Anyone in and around the Tulsa area up for a herf?


----------



## dayplanner (Dec 11, 1997)

Depending on when, where, why, how, etc I may be in.


----------



## Rob (Jul 6, 2008)

I may be interested depending on when/where. Unfortunately my schedule is pretty tight these days.


----------



## ssutton219 (Apr 17, 2007)

Keep me posted....Wichita isnt that far away........









Shawn


----------



## ultramag (Aug 23, 2007)

volum said:


> Depending on when, where, why, how, etc I may be in.


:tpd::ss


----------



## dkbmusic (May 6, 2008)

No why isn't no one in the Tulsa area is interested? Come on Tulsans, what the hell is wrong with you people?
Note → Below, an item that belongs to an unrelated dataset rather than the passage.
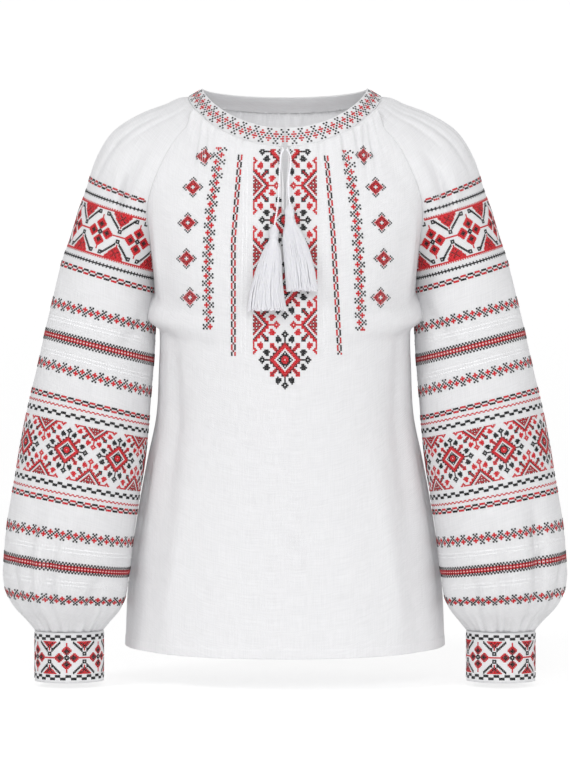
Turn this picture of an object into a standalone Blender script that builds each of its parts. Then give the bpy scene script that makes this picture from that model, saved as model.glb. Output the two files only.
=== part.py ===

Us northerner's are gonna show ya'll how to HERF!


----------



## CaddoMoney (Oct 10, 2007)

I'm up for heading across the border - now if someone *from* Tulsa would be interested... :ss


----------



## dkbmusic (May 6, 2008)

Are you finally allowed over the OK border, CaddoMoney? Good to see that the test results were inconclusive and the charges were dropped.


----------



## dayplanner (Dec 11, 1997)

Is anyone one here actually from Tulsa? Why are we trying for Tulsa?


----------



## dkbmusic (May 6, 2008)

volum said:


> Is anyone one here actually from Tulsa? Why are we trying for Tulsa?


Well, I'm originally from Tulsa. I thought it would be a fun time to hook up with some old friends and make some new ones. I didn't think it would only be people from Arkansas, Kansas and Missouri though...


----------



## CaddoMoney (Oct 10, 2007)

dkbmusic said:


> Are you finally allowed over the OK border, CaddoMoney? Good to see that the test results were inconclusive and the charges were dropped.


The rash cleared up too:ss 
My restraining order still won't let me near small barnyard animals.


----------